Quant aux conditions de travail, c’est justement à la suite de « l’explosion des signalements et des fiches du registre santé sécurité au travail (RSST) sur tout le territoire » que le syndicat a lancé sa consultation. Plus de 4 200 témoignages qui permettent de prendre la mesure de « la forte dégradation des conditions de travail dans les écoles ».

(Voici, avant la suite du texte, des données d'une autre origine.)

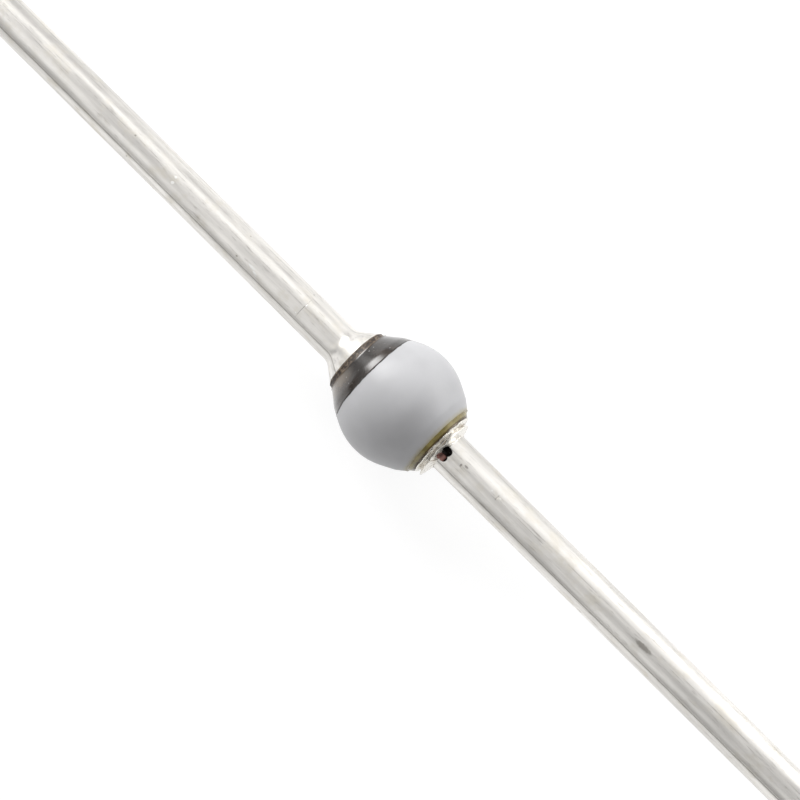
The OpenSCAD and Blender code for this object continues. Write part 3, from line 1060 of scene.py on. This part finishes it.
class DIODE_OT_stage(bpy.types.Operator):
    """Floor, soft studio light and the camera"""
    bl_idname = "diode.stage"
    bl_label = "Stage"

    def execute(self, context):
        scene = context.scene
        self.floor(scene)
        self.sky(scene)
        self.camera(scene)
        scene.view_settings.view_transform = "Standard"
        return {"FINISHED"}

    def floor(self, scene):
        """A white card that shows the diode's shadow faintly."""
        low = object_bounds()[0][2]
        half = FLOOR_HALF
        mesh = bpy.data.meshes.new("Floor")
        mesh.from_pydata([(-half, -half, low), (half, -half, low),
                          (half, half, low), (-half, half, low)],
                         [], [(0, 1, 2, 3)])
        floor = bpy.data.objects.new("Floor", mesh)
        scene.collection.objects.link(floor)
        material, tree, shader, _ = new_material("White card")
        shader.inputs["Base Color"].default_value = (
            *scene.diode_colours.floor, 1.0)
        shader.inputs["Roughness"].default_value = 0.9
        path = add(tree, "ShaderNodeLightPath").outputs
        seen = most(tree, path["Is Camera Ray"],
                    most(tree, path["Is Glossy Ray"],
                         path["Is Transmission Ray"]))
        faint = add(tree, "ShaderNodeBsdfDiffuse",
                    {"Color": (*(FLOOR_SHADE,) * 3, 1.0)})
        white = add(tree, "ShaderNodeEmission", {"Strength": FLOOR_GLOW})
        card = add(tree, "ShaderNodeAddShader",
                   {0: faint.outputs[0], 1: white.outputs[0]})
        both = add(tree, "ShaderNodeMixShader",
                   {0: seen, 1: shader.outputs[0], 2: card.outputs[0]})
        output = next(n for n in tree.nodes
                      if n.type == "OUTPUT_MATERIAL")
        tree.links.new(both.outputs[0], output.inputs[0])
        mesh.materials.append(material)
        floor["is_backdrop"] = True

    def sky(self, scene):
        """A dark tent with soft boxes, white where the camera sees it."""
        world = bpy.data.worlds.new("Studio")
        world.use_nodes = True
        tree = world.node_tree
        tree.nodes.clear()
        way = add(tree, "ShaderNodeTexCoord").outputs["Generated"]
        total = None
        for azimuth, elevation, radius, soft, level in SKY:
            near = vectors(tree, "DOT_PRODUCT", way,
                           sky_place(azimuth, elevation), output="Value")
            apart = maths(tree, "ARCCOSINE", near)
            glow = mapped(tree, apart, math.radians(radius - soft),
                          math.radians(radius + soft), level, 0.0)
            total = glow if total is None else plus(tree, total, glow)
        seen = add(tree, "ShaderNodeLightPath").outputs["Is Camera Ray"]
        level = add(tree, "ShaderNodeMix", {0: seen, 2: total, 3: 1.0})
        light = add(tree, "ShaderNodeBackground",
                    {0: (1.0, 1.0, 1.0, 1.0), 1: level.outputs[0]})
        add(tree, "ShaderNodeOutputWorld", {0: light.outputs[0]})
        scene.world = world

    def camera(self, scene):
        """Looks down along the near side, the bead in the middle."""
        turn, rise = CAMERA_TURN, CAMERA_RISE
        back = Vector((math.sin(turn) * math.cos(rise),
                       -math.cos(turn) * math.cos(rise), math.sin(rise)))
        data = bpy.data.cameras.new("Camera")
        data.sensor_width = 36.0
        data.lens = CAMERA_LENS
        data.clip_start = 0.005
        eye = bpy.data.objects.new("Camera", data)
        facing = back.to_track_quat("Z", "Y")
        upward = facing @ Vector((0.0, 1.0, 0.0))
        eye.location = upward * CAMERA_UP * MM + back * CAMERA_BACK * MM
        eye.rotation_euler = facing.to_euler()
        scene.collection.objects.link(eye)
        scene.camera = eye


class DIODE_PT_panel(bpy.types.Panel):
    """Lists the pieces of the diode in the order they are made"""
    bl_idname = "DIODE_PT_panel"
    bl_label = "Axial rectifier diode"
    bl_space_type = "VIEW_3D"
    bl_region_type = "UI"
    bl_category = "Diode"

    def draw(self, context):
        for operator in OPERATORS:
            self.layout.operator(operator.bl_idname)


OPERATORS = (DIODE_OT_cathode_lead, DIODE_OT_anode_lead, DIODE_OT_bead,
             DIODE_OT_braze, DIODE_OT_inside, DIODE_OT_stage)
CLASSES = (DIODE_PG_sizes, DIODE_PG_colours, *OPERATORS, DIODE_PT_panel)
MADE = {}


def shared(name, maker):
    """A tree or material that several pieces use, made once."""
    if name not in MADE:
        MADE[name] = (maker() if maker is turned_tree
                      else maker(bpy.context.scene.diode_colours))
    return MADE[name]


def register():
    for item in CLASSES:
        bpy.utils.register_class(item)
    bpy.types.Scene.diode_sizes = PointerProperty(type=DIODE_PG_sizes)
    bpy.types.Scene.diode_colours = PointerProperty(type=DIODE_PG_colours)


def unregister():
    del bpy.types.Scene.diode_colours
    del bpy.types.Scene.diode_sizes
    for item in reversed(CLASSES):
        bpy.utils.unregister_class(item)


def main():
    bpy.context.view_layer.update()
    register()
    for operator in OPERATORS:
        family, name = operator.bl_idname.split(".")
        getattr(getattr(bpy.ops, family), name)()


if __name__ == "__main__":
    main()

70% des répondants alertent sur les conditions de l’inclusion, qui se font sans moyens, sans formation, sans enseignant·es spécialisé·es et un manque criant de places dans les établissements adaptés aux besoins des élèves. « Ils n’arrivent plus à faire classe correctement », explique Blandine Turki, co-secrétaire générale. « Le modèle de l’enseignante ou l’enseignant seul dans la classe qui gère toutes les difficultés dans la classe n’est plus entendable ». « 70% des collègues alertaient sur les soucis de l’inclusion dans l’étude d’Éric Debarbieux et Benjamin Moignard », rappelle-t-elle. C’est aussi le manque de remplacements qui met à mal la profession, 48% des enquêté·es demandent l’augmentation de personnels remplaçants. 68% d’entre elles et eux placent d’ailleurs l’annulation des suppressions d’emploi en première priorité pour l’école.
En plus du manque de moyens, le contexte politique « chaotique abîme la confiance et le dialogue social ». « L’Éducation nationale vit une année inédite », commente Guislaine David. « Déjà trois ministres successifs depuis la rentrée scolaire, des périodes d’incertitude et de latence entre les nominations, des tensions relayées au sein de l’exécutif sur la politique éducative… du jamais vu pour un ministère dont dépendent l’avenir de 12 millions d’élèves et 1,2 million de personnels ! C’est une véritable crise politique que vit le ministère de l’Éducation nationale ». « Les ministres passent, heureusement que les enseignants restent encore… » ironise-telle. « Cette situation d’instabilité au ministère a provoqué une année blanche pour le dialogue social, ce qui n’empêche pas l’exécutif d’imposer une réforme fébrile contre l’avis de la profession ».
« L’exécutif doit revoir de toute urgence ses priorités : ce dont le service public d’éducation a besoin, ce n’est pas de mesures fébriles ou cosmétiques – l’uniforme n’est pas une “réforme”, mais d’un plan d’urgence pour l’école, d’une volonté politique solide et durable pour engager un vrai choc de moyens et d’attractivité », a conclu le syndicat. « Le budget de l’Éducation nationale n’est pas un coût : c’est un investissement pour l’avenir qui ne peut être appréhendé d’un point de vue strictement comptable. L’exécutif gagnerait à construire avec la profession, à s’appuyer sur des professionnels engagés et mobilisés, plutôt qu’à faire contre les personnels ».